Swiss auction tempts buyers with erotic watches
ZURICH (Reuters) - Open-minded collectors seeking an unusual conversation piece may want to snap up one of a rare assortment of erotic watches coming under the hammer in Switzerland this weekend.
An important private collection of 33 watches from the 18th and 19th centuries featuring racy tableaux will be offered for sale on Sunday at Antiquorum, a Geneva-based auction house specializing in fine timepieces.
Among the sale's highlights is an uncommon early 19th Century 18-carat watch by Genevan craftsman Henry Capt expected to fetch $70,000 to $90,000 and featuring two automata -- one on the front of the watch depicting an idyll of doves and musicians and another hidden one showing a couple in an amorous embrace.
Buyers with about $20,000 to $30,000 to spare meanwhile could be tempted by a very rare heart-shaped gilt metal watch by London watchmaker James Cox around 1780. It has two concealed paintings on enamel that include a lady secretly spying two partially clothed lovers caught in an adventurous position.

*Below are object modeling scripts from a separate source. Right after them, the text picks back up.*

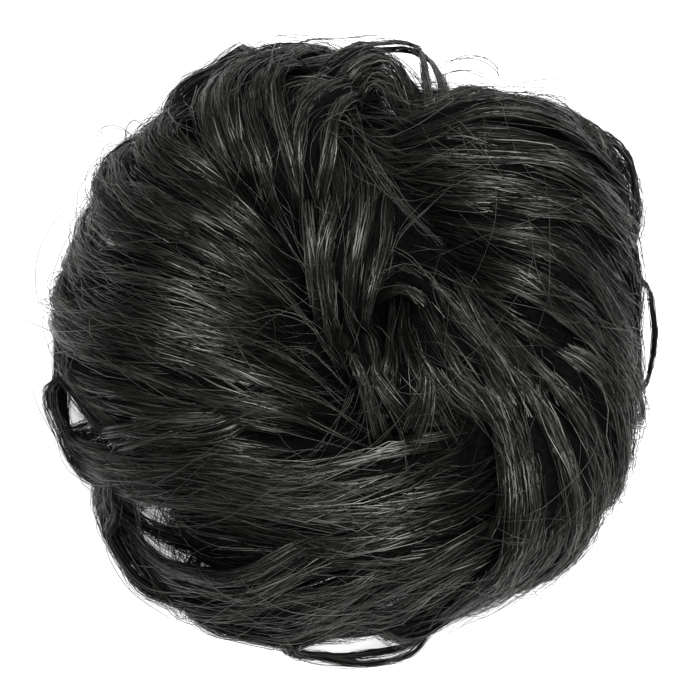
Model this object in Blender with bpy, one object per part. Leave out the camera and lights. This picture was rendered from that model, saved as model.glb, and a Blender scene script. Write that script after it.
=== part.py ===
"""A messy-bun hairpiece: wavy locks of hair round an elastic band, lying on a table as it would by itself.

The hair is charted from above. Lengths are in millimetres until a mesh is made: x to the right, y up the plan
and z up from the table. The band's axis is z, and the wearer's own bun goes in from below.
"""

import math
from collections import namedtuple

import bmesh
import bpy
import numpy as np

MM = 0.001

# Driving sizes
TOP = 46.0  # the mass of hair under the locks, at its crest
RIM_RADIUS = 67.0  # the mass of hair where it is widest
BAND_RADIUS = 24.0  # the elastic band's centre line
BAND_CORD = 5.5  # the elastic band's own thickness
BAND_HEIGHT = 12.0  # the band's centre line above the table
BAND_GAP = 0.3  # between the band and the hair sewn round it
BAND_GROOVE = 50  # degrees up and down round the cord that the hair's groove for it covers
FOOT_INNER = 31.0  # the flat ring of hair that lies on the table
FOOT_OUTER = 56.0
TURNS = 38  # faces round the band and the mass of hair
CORD_SIDES = 10
OUTSIDE_STATIONS = 15  # down the outside of the mass of hair

Station = namedtuple("Station", "radius height")
# The hollow for the wearer's own bun, from the middle of its ceiling to the wall over the band
HOLLOW = (Station(0.0, 31.0), Station(13.0, 30.0), Station(21.0, 27.0), Station(BAND_RADIUS, 21.0))
# Where the mouth under the band starts to flare out to the foot
MOUTH = Station(BAND_RADIUS + 0.6, 7.0)
# The hair's surface from the middle of the top, over the crest and the rim, to the foot
MERIDIAN = (
    Station(0.0, 0.82 * TOP),
    Station(11.0, 0.87 * TOP),
    Station(22.0, 0.95 * TOP),
    Station(34.0, TOP),
    Station(46.0, 0.95 * TOP),
    Station(56.0, 0.80 * TOP),
    Station(64.0, 0.60 * TOP),
    Station(RIM_RADIUS, 0.40 * TOP),
    Station(65.0, 0.18 * TOP),
    Station(60.0, 0.05 * TOP),
)

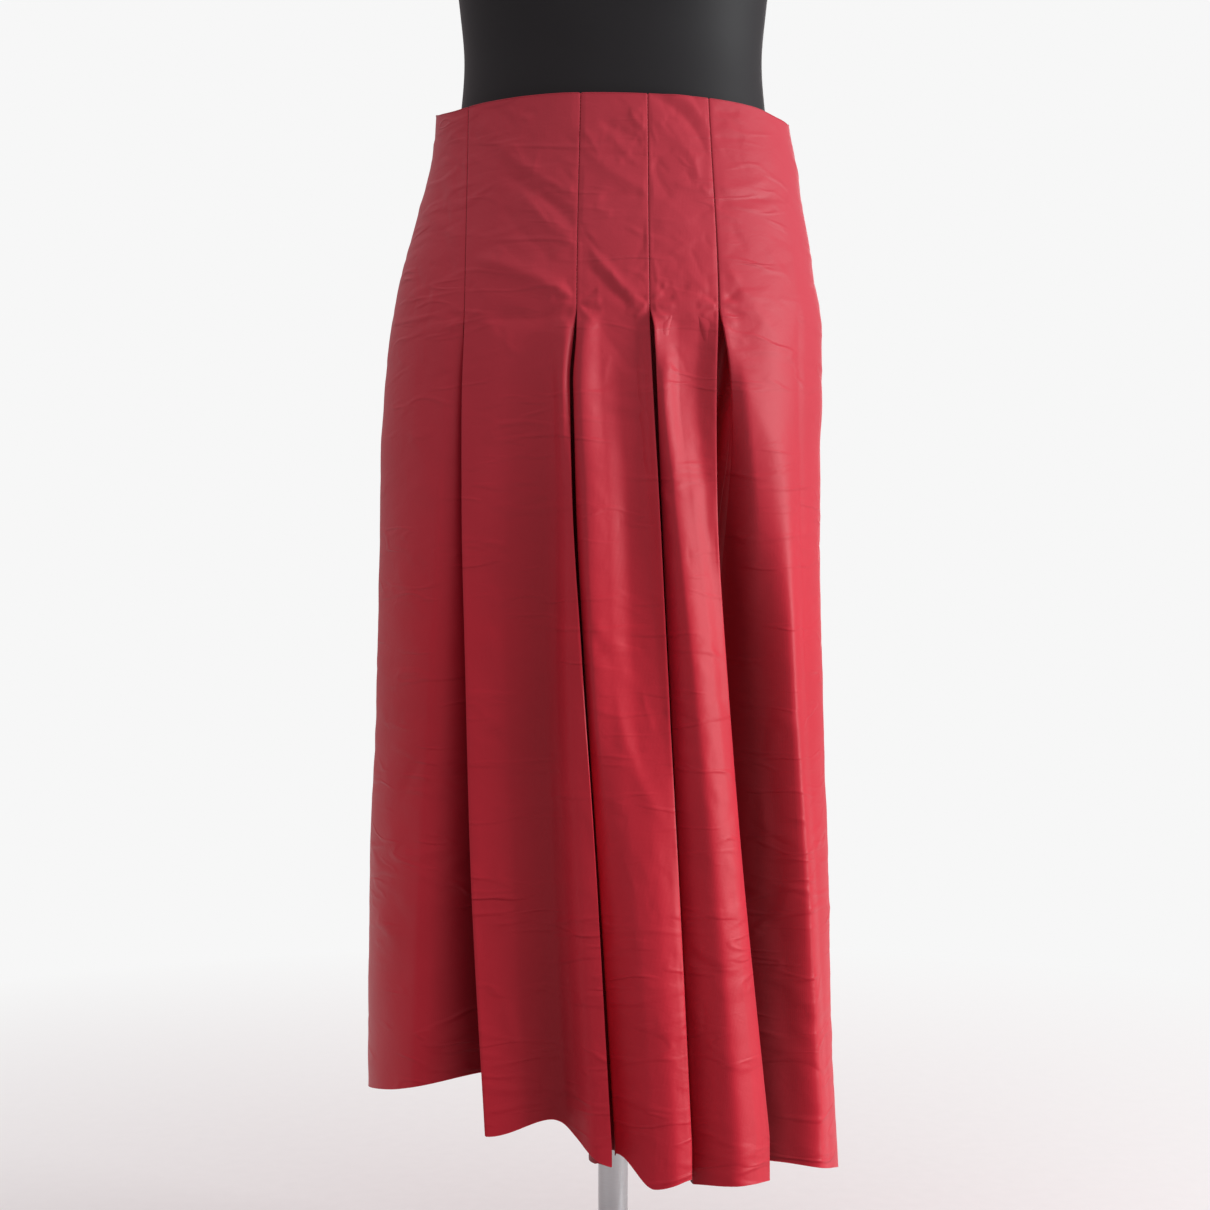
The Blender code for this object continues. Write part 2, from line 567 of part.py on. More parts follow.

The watches, mainly crafted in Switzerland, are part of a wider collection of more than 700 erotic artifacts painstakingly assembled over 25 years, including walking sticks, statues and ivory objects designed for autoerotic stimulation, Antiquorum Director Etienne Lemenager told Reuters.
The collection's septuagenarian Swiss owner, who wants to remain anonymous, plans to sell the remaining objects in a separate auction in France later this year as nobody in his family is interested in carrying on his work, Lemenager said.
"He enjoyed collecting and now he is enjoying selling because he was involved with us doing the catalog and was happy to provide comments on some of the pocket watches," Lemenager said, adding that preparing the sale was a lot of fun.
The manufacture of watches with explicit motifs -- often concealed from immediate view -- began in the 17th century for the Chinese market, with the most luxurious timepieces created for the Emperor and his retinue.
In the 18th century watchmakers introduced rhythmic interest by incorporating tiny automata to the erotic scenes and watches containing libertine scenes were made for the Far East, followed by India and more recently by the Middle-East.
Only a very few, highly skilled horologists crafted these items, most of which feature finely painted miniatures on enamel and varicolored gold ornaments.